Friday, April 15, 2005

This One's On Me

Yes, it's my fault. I've been making uncharitable comments about Andrew Sullivan's abandoned promise to stop blogging. Now he has responded:
A few of you have had the temerity, the chutzpah, the salty chocolate balls, to ask if I've given up on my decision to drastically reduce my blogging commitments. Er, well, the thing is . . . Actually, I have. In deference to my relationship (and my sanity), I'm not blogging in the early hours any more. I'm spooning.

Yup, my bad. Sorry guys.

[Hold up--how does the sleep-apnea mask fit into the spooning picture? -ed I won't dignify that with a response.]

3 comments:

Anonymous said...

I have a little theory, based on something that I've been known to do in the past:
Every time I'm feeling a little underappreciated or a little underpaid at work I whine, bitch, complain, and threaten to quit.
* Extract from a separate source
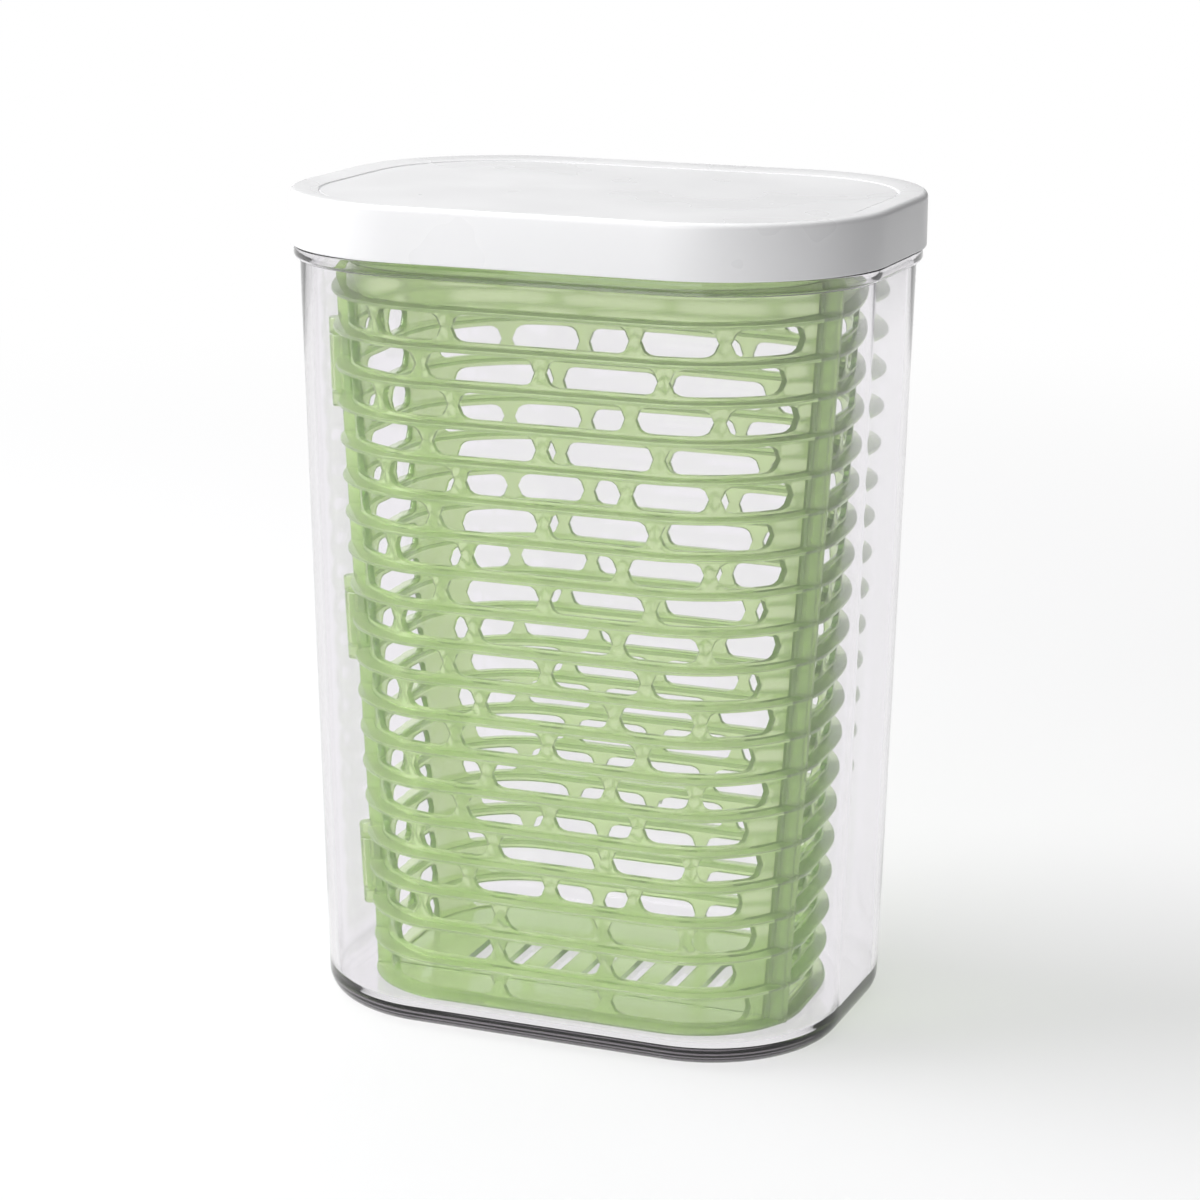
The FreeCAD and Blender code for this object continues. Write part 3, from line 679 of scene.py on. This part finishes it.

Usually when I do this my superiors will heap praise upon me and throw some money at me in the form of a bonus or raise, which usually satisfies me for a year or so. Methinks Sullivan has the same idea. He felt like nobody appreciated him and he wasn't raising enough money, so he writes a long post where he announces his semi-"retirement" from blogging, whereupon he continues to blog just the same. Shortly after his announcement I imagine plenty of his loyal readers wrote him to beg him to not quit and he probably received a boost in donations. Now he continues to write but claims he doesn't do it before dawn. Well guess what, nobody noticed you blogged before dawn because we don't go on all-night drug benders like he does and we wake up at normal hours and read his blog then. So to most of his readers, it's like nothing has changed.

Janette said...

I was going to voice the same theory as anon. I believe Sullivan was feeling needy and this was his way of getting attention. Fine, no problem. But he needs to remember: it only works once. From here on out he has to rely on his talent to raise that cash.

The Gipper Lives said...

Spooning leads to forking, and that's where we part cutlery.

"Waiter--there's a tine in my spoon!"